Considérer le passé comme inachèvement console : rend possible le présent peut-être. Demain recommence : mais quoi ? En janvier, quelque chose du passé s’achève aussi. Comme chaque jour ; je ne sais pas. Ce doit être la fièvre aussi, la fièvre encore.
L’expression « force est de constater » est de plus en plus insupportable : on ne lutte pas pourtant face à la langue, à son usage de violence, à ses vérités stupides. C’est comme « voilà » qui ponctue les fins de phrase. C’est comme « du coup » qui les scande bêtement. On ne lutte pas ; on reçoit, on passe, on va aussi.

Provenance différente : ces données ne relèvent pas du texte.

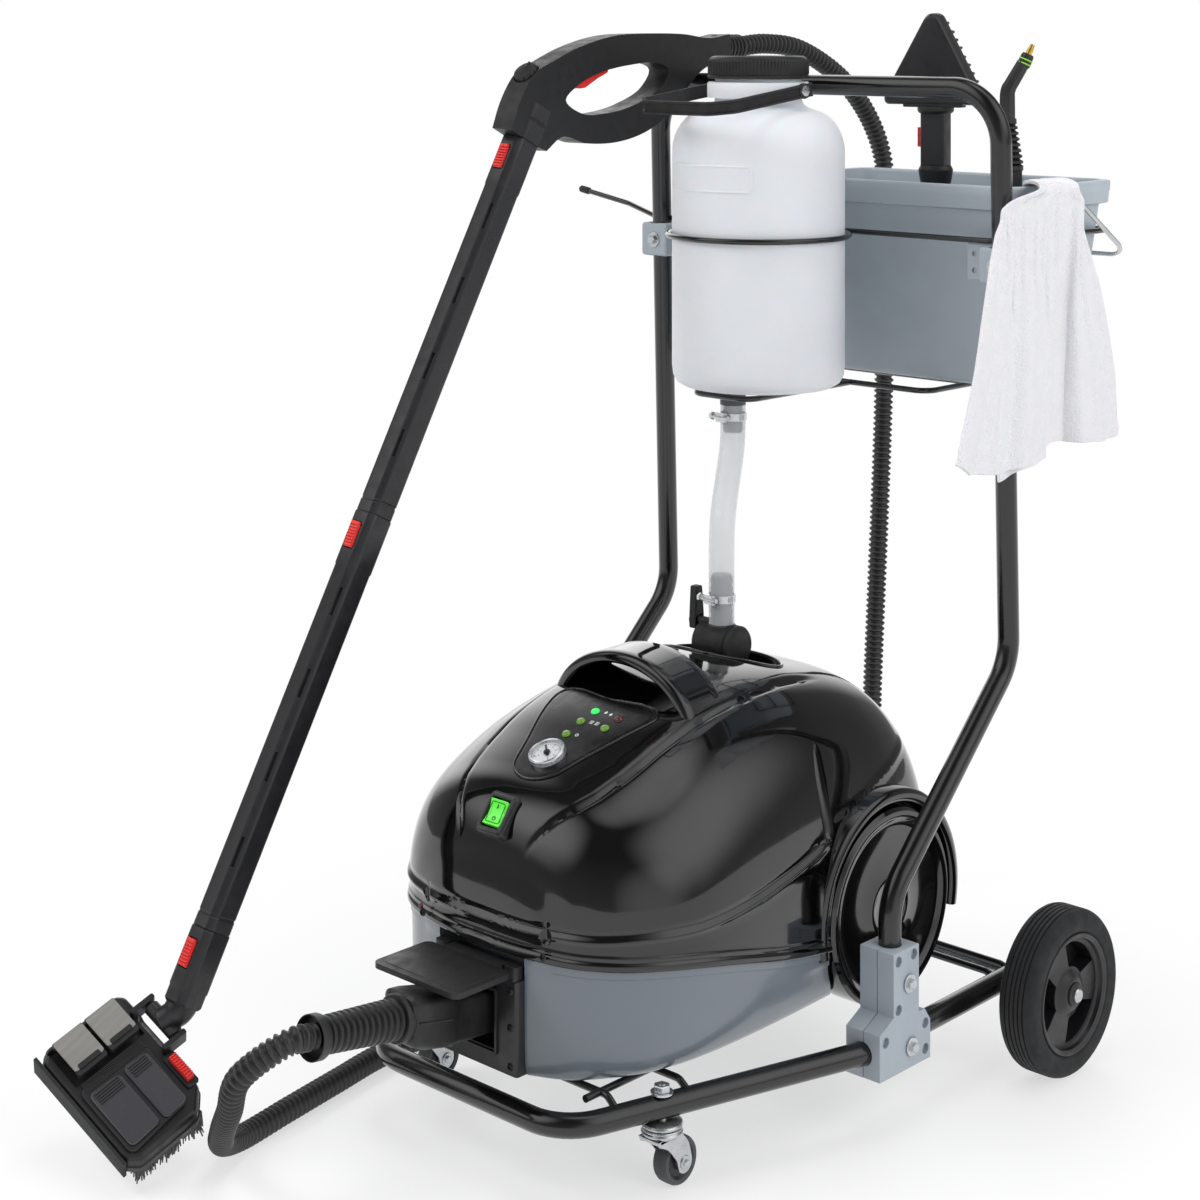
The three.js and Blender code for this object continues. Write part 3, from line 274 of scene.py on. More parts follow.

La phrase ne me quitte pas : le passé comme une forme d’inachèvement du présent. Moralement, je l’entends : oui, il faudrait penser le passé comme un tout achevé, qui serait à lui-même sa fin. Mais je ne me résous pas : le passé est une sorte de corps d’enfant qu’on porte encore – et qui ne cesse de grandir sur nous. C’est cela qu’on nomme l’histoire.
On est habité d’étranges rêves même après le sommeil – surtout après le sommeil quand les rêves s’achèvent et nous laissent avec seulement des impressions. Surtout dans ces intervalles de l’année brûlante, brûlure de fin de mèche, qui voudrait tout donner : chaleur qui ne lui servira plus à rien dans deux mois, alors elle lance sur nous ses derniers feux. La fièvre de la terre, de la mer, du ciel.
Dans le rêve, c’était d’étranges désirs aussi.
Et si c’était le présent, la forme inachevée du passé ? C’est cela qu’on nomme la lutte, oui – et donne des raisons de ne jamais en finir avec le passé, avec le présent, et avec les rêves étranges que donne la fièvre quand l’année, au milieu de l’année, se termine.